Quote exactly the lines between the line containing "for name, run" and the line containing "from __future__ import annotations", counting those two lines as part of the range. Leave the rest out.

◇ ◇ ◇ ◇

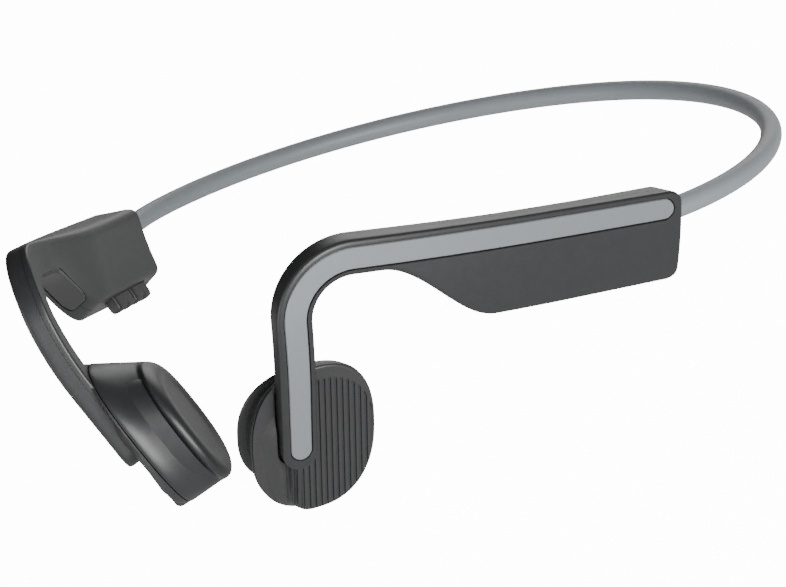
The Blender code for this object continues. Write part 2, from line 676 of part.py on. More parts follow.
def make_driver(side, frame, ceiling, parent, materials):
    """The yoke, magnet, pole plate, voice coil and spring plate, stacked along z."""
    steel, radius, back = materials["driver_steel"], DRIVER_RADIUS, YOKE_BACK
    bore, base, rim = radius - YOKE_WALL, back + YOKE_FLOOR, back + YOKE_HIGH
    make_object(f"{side}_yoke",
                turned(frame, [(0.0, back), (radius, back), (radius, rim), (bore, rim),
                               (bore, base), (0.0, base)]), steel, parent)
    magnet_low = base + GAP
    magnet_high = magnet_low + MAGNET_THICK
    make_object(f"{side}_magnet", disc(frame, MAGNET_RADIUS, magnet_low, magnet_high), steel, parent)
    pole_low = magnet_high + GAP
    make_object(f"{side}_pole_plate",
                disc(frame, MAGNET_RADIUS, pole_low, pole_low + POLE_THICK), steel, parent)
    inner, outer = MAGNET_RADIUS + GAP, bore - GAP
    coil_low, coil_high = base + 2.0 * GAP, rim - GAP
    make_object(f"{side}_voice_coil",
                turned(frame, [(inner, coil_low), (outer, coil_low), (outer, coil_high),
                               (inner, coil_high)]), materials["coil_copper"], parent)
    low = rim + GAP
    high = min(low + SPRING_THICK, ceiling - GAP)
    hole = radius - SPRING_RING
    make_object(f"{side}_spring_plate",
                turned(frame, [(hole, low), (radius, low), (radius, high), (hole, high)]),
                steel, parent)


def make_button_switch(frame, parent, materials, housing):
    """The switch under the left plate, in a pocket of the housing's floor."""
    low = FACE_LEVEL + PLATE_THICK + PLATE_TRAVEL + GAP
    side, high = SWITCH_SIZE
    hollow(housing, block(frame, (side + 2 * GAP, side + 2 * GAP, 2.0 * (high + GAP)),
                          (*SWITCH_PLACE, low)))
    make_object("multifunction_switch",
                block(frame, (side, side, high), (*SWITCH_PLACE, low + high / 2.0)),
                materials["part_plastic"], parent)


def make_microphone(frame, parent, materials, cover):
    """The microphone in the lower edge of the right cover, and its sound hole."""
    spot = frame.moved(*MICROPHONE_PLACE)
    cut(cover, block(spot, (MICROPHONE_SIZE[0] + 2 * GAP, 5.0, MICROPHONE_SIZE[2] + 2 * GAP)))
    make_object("microphone", block(spot, MICROPHONE_SIZE), materials["part_plastic"], parent)


# ---------------------------------------------------------------- pod contents and controls

def make_left_contents(parent, materials):
    """The battery cell and its protection board."""
    frame = Frame(path_point, 1.0, BATTERY_RUN, POD_MIDDLE, 0.0)
    deep = FACE_WALL + GAP + BATTERY[2] / 2.0
    make_object("battery_cell", block(frame, BATTERY, (0.0, 0.0, deep)), materials["battery_foil"],
                parent)
    edge = BATTERY[0] / 2.0 + GAP + BOARD_THICK / 2.0
    make_object("battery_board", block(frame, (BOARD_THICK, BATTERY[1] - 1.0, BATTERY[2] - 1.0),
                                       (edge, 0.0, deep)), materials["circuit_green"], parent)


def make_right_contents(parent, materials):
    """The main board and the screening can of its radio."""
    frame = Frame(path_point, -1.0, BATTERY_RUN, POD_MIDDLE, 0.0)
    deep = FACE_WALL + GAP + BOARD_THICK / 2.0
    make_object("main_board", block(frame, (*BOARD_SIZE, BOARD_THICK), (0.0, 0.0, deep)),
                materials["circuit_green"], parent)
    can = deep + BOARD_THICK / 2.0 + GAP
    make_object("radio_shield", block(frame, SHIELD_SIZE, (0.0, 0.0, can + SHIELD_SIZE[2] / 2.0)),
                materials["driver_steel"], parent)


def lower_edge(d):
    """Height across the path of the pod's lower edge."""
    return section_corners(d, 0.0)[3][0]


def make_volume_button(name, run, parent, materials, shells):
    """A two-ridged button under the right pod, its slot, and its switch."""
    frame = Frame(path_point, -1.0, run, lower_edge(run), BUTTON_DEEP)
    length, width = BUTTON_LENGTH, BUTTON_WIDTH
    for shell in shells.values():
        cut(shell, block(frame, (length + 2 * GAP, 6.0, width + 2 * GAP)))
    root = make_joint_empty(f"press_{name}", parent, frame)
    top = WALL + GAP
    button = make_object(name, block(frame, (length, BUTTON_PROUD + top, width),
                                     (0.0, (top - BUTTON_PROUD) / 2.0, 0.0)),
                         materials["cover_black"], root, frame.origin)
    cut(button, block(frame, (RIDGE_GROOVE, 2.0 * RIDGE_GROOVE, width + 2.0),
                      (0.0, -BUTTON_PROUD, 0.0)))
    low = top + BUTTON_TRAVEL + GAP
    make_object(f"{name}_switch", block(frame, (3.0, 1.2, width - GAP), (0.0, low + 0.6, 0.0)),
                materials["part_plastic"], parent)


def slope_frame(sign):
    """Axes on the slope under the pod's front: x forward along it, y into the pod, z inward."""
    ahead, behind = USB_RUN + 3.0, USB_RUN - 3.0
    rise = math.degrees(math.atan2(lower_edge(ahead) - lower_edge(behind), ahead - behind))
    return Frame(path_point, sign, USB_RUN, lower_edge(USB_RUN), 0.0).turned(rise)


def make_charging_port(sign, parent, materials, shells):
    """The charging socket in the right pod's slope, and the hinged rubber cover over it."""
    middle = PORT_DEEP
    frame = slope_frame(sign).moved(0.0, 0.0, middle)
    length, thin, depth = USB_SIZE
    mouth = COVER_THICK + 2.0 * GAP
    for shell in shells.values():
        cut(shell, block(frame, (length + 2 * GAP, 2.0 * (mouth + depth + GAP), thin + 2 * GAP)))
        cut(shell, block(frame, (COVER_LENGTH + 2 * GAP, 2.0 * (COVER_THICK + GAP),
                                 COVER_WIDTH + 2 * GAP)))
    socket = make_object("charging_socket", block(frame, (length, depth, thin),
                                                  (0.0, mouth + depth / 2.0, 0.0)),
                         materials["driver_steel"], parent)
    cut(socket, block(frame, (length - 0.6, 2.0 * (depth - 1.0), thin - 0.6), (0.0, mouth, 0.0)))
    tongue = (length - 2.2, depth - 2.0, 0.7)
    cut(socket, block(frame, tongue, (0.0, mouth + depth - 0.4 - tongue[1] / 2.0, 0.0)), "UNION")
    pivot = frame.moved(-COVER_LENGTH / 2.0, 0.0, 0.0)
    root = make_joint_empty("swing_port_cover", parent, pivot, "z")
    make_object("port_cover", block(frame, (COVER_LENGTH, COVER_THICK, COVER_WIDTH),
                                    (0.0, COVER_THICK / 2.0, 0.0)),
                materials["seal_rubber"], root, pivot.origin)


def make_joint_empty(name, parent, frame, axis="y"):
    """An empty on a joint's axis, with its own Z along that axis."""
    held = Vector(parent["worn_place"])
    empty = make_empty(name, parent, frame.origin - held)
    empty["worn_place"] = list(frame.origin)
    direction = frame.y if axis == "y" else frame.z
    empty["axis"] = list(direction)
    return empty


# ---------------------------------------------------------------- stance

def lay_down(stance):
    """Pitches and lifts the object until the band and the transducers touch z = 0."""
    bpy.context.view_layer.update()
    groups = {"front": [], "rear": []}
    for obj in bpy.data.objects:
        if obj.type == "MESH" and not obj.hide_render:
            group = "rear" if obj.name.startswith("neckband_rear") else "front"
            groups[group] += [obj.matrix_world @ vert.co for vert in obj.data.vertices]
    low, high = math.radians(-40.0), 0.0
    for _ in range(40):
        pitch = (low + high) / 2.0
        turn = Matrix.Rotation(pitch, 3, "X")
        lowest = {name: min((turn @ p).z for p in points) for name, points in groups.items()}
        low, high = (pitch, high) if lowest["front"] > lowest["rear"] else (low, pitch)
    places = [turn @ p for points in groups.values() for p in points]
    rears, floor = [p.y for p in places], min(p.z for p in places)
    stance.rotation_euler = (pitch, 0.0, 0.0)
    stance.location = (0.0, -(max(rears) + min(rears)) / 2.0, -floor)


def main():
    """Builds the headphones and lays them down on their resting points."""
    for obj in list(bpy.data.objects):
        bpy.data.objects.remove(obj, do_unlink=True)
    materials = make_materials()
    stance = make_empty("stance")
    sides = {}
    for side, sign in SIDES.items():
        place = flex_place(sign)
        sides[side] = make_empty(f"flex_{side}", stance, place)
        sides[side]["worn_place"] = list(place)
    make_neckband(materials, stance, sides)
    shells, frames, housings, covers = {}, {}, {}, {}
    for side, sign in SIDES.items():
        shells[side] = make_shells(side, sign, sides[side], materials)
        frames[side], housings[side], covers[side] = make_transducer(side, sign, sides[side], materials)
    make_button_switch(frames["left"], sides["left"], materials, housings["left"])
    make_left_contents(sides["left"], materials)
    make_microphone(frames["right"], sides["right"], materials, covers["right"])
    make_right_contents(sides["right"], materials)
    for name, run in BUTTON_RUNS.items():
        make_volume_button(name, run, sides["right"], materials, shells["right"])
    make_charging_port(-1.0, sides["right"], materials, shells["right"])
    lay_down(stance)


main()
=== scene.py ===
"""Visual model of bone conduction headphones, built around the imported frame.

Shapes are worked out in the attitude in which the headphones are worn, in millimetres: the origin
is the rear centre of the neckband, +X the wearer's left, -Y forward, +Z up. The class Stance then lays
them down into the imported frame, in metres. Each side is drawn on a curved outer sheet with places
(u, w, q): u forward, w up and q inward; the arm and pod follow a path on it with places (d, s, q).
"""
from __future__ import annotations

import json
import logging
import math
from collections.abc import Callable
from dataclasses import dataclass, field
from enum import Enum

import bmesh
import bpy
import numpy as np
from mathutils import Euler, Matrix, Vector


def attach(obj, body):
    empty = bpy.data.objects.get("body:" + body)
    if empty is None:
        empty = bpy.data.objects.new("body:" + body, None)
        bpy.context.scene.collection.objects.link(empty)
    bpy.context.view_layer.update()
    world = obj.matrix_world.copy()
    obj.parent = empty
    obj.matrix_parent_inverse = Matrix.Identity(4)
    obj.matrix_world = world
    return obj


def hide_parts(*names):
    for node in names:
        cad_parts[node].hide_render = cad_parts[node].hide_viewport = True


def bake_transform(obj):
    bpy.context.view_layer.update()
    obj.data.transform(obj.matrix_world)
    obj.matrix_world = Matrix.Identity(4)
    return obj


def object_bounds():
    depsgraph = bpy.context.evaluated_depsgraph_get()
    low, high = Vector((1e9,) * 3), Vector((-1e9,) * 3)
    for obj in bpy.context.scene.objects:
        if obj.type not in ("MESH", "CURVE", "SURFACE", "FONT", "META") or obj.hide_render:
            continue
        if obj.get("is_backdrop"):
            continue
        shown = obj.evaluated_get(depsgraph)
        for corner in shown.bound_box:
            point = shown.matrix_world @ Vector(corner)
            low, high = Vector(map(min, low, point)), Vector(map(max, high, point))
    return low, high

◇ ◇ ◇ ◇

Result for this task.
    for name, run in BUTTON_RUNS.items():
        make_volume_button(name, run, sides["right"], materials, shells["right"])
    make_charging_port(-1.0, sides["right"], materials, shells["right"])
    lay_down(stance)


main()
=== scene.py ===
"""Visual model of bone conduction headphones, built around the imported frame.

Shapes are worked out in the attitude in which the headphones are worn, in millimetres: the origin
is the rear centre of the neckband, +X the wearer's left, -Y forward, +Z up. The class Stance then lays
them down into the imported frame, in metres. Each side is drawn on a curved outer sheet with places
(u, w, q): u forward, w up and q inward; the arm and pod follow a path on it with places (d, s, q).
"""
from __future__ import annotations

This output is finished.